A harsh lesson in love

More than two-thirds of Australian businesses were hit with last week's "Love Bug", but e-commerce security executive Steve Crutchfield believes there may be a valuable lesson amid the mayhem.

More than two-thirds of Australian businesses were hit with last week's "Love Bug", but e-commerce security executive Steve Crutchfield believes there may be a valuable lesson amid the mayhem.

Crutchfield, who is the security services product manager for e-business consultancy Megatec, said the insidious virus -- erroneously dubbed the Love Bug as it is a virus rather than a bug -- would bring a "costly" but necessary security lesson to all businesses connected to the internet.

He said the virus would act as a catalyst to coerce businesses into implementing internet security technologies and procedural policies -- initiatives he believes should have been in place long ago.

The virus, which began its rampage on an estimated 70 per cent of Australian corporations last Thursday night, is automatically distributed via the recipient's address book in Microsoft Outlook. It is carried as an email attachment with "ILOVEYOU" in the subject line; however, it may also appear in an email with the subject line "Fwd: Joke". The variant attachment is labelled "Very Funny.vbs".

Once activated, the virus sends the infected email to all addresses listed on the recipient's inbox, in addition to replacing some files located across all drives and directories. Additionally, it is believed that PCs operating on Microsoft's Windows 2000 are infected by the virus, but cannot spread it.

Users receiving such emails are advised to delete it without opening or launching the attachment.
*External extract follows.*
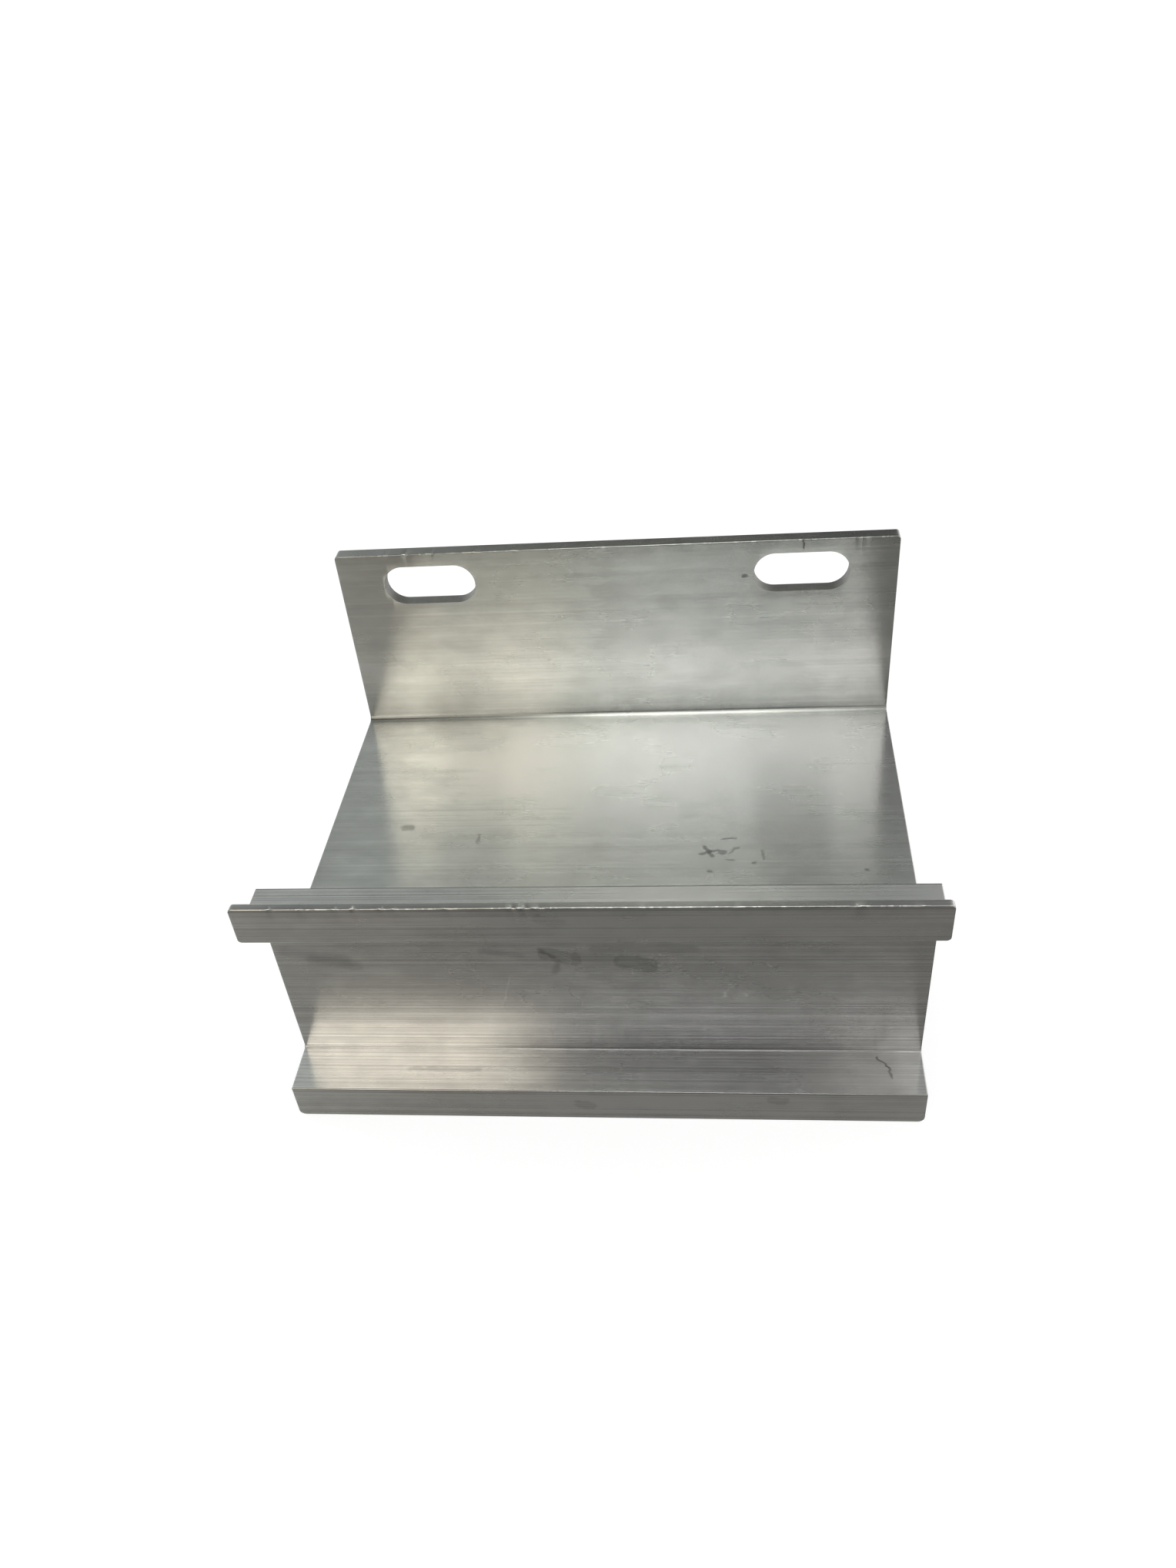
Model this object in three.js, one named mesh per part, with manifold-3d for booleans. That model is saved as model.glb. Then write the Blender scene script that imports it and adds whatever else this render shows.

Analysts have dubbed the virus "Melissa on steroids", because it has affected more than 90 per cent of US corporations, compared to the 20 per cent affected by the Melissa virus last year.

Global repair bill estimates grew rapidly from $1 billion to $17 billion over the weekend, but Crutchfield expects the damage done to corporations will only fall between $5 billion and $10 billion worldwide.

Local companies hit by the virus include the CSIRO, Gateway, Compuware and Goldman Sachs. Authorities have traced the source of the bug to the Philippines, where a woman has been apprehended regarding possible involvement in the spread of the virus.

However, it is also believed an untraced German student based in Australia, referred to in cyberspace "Michael", may have created the dastardly program.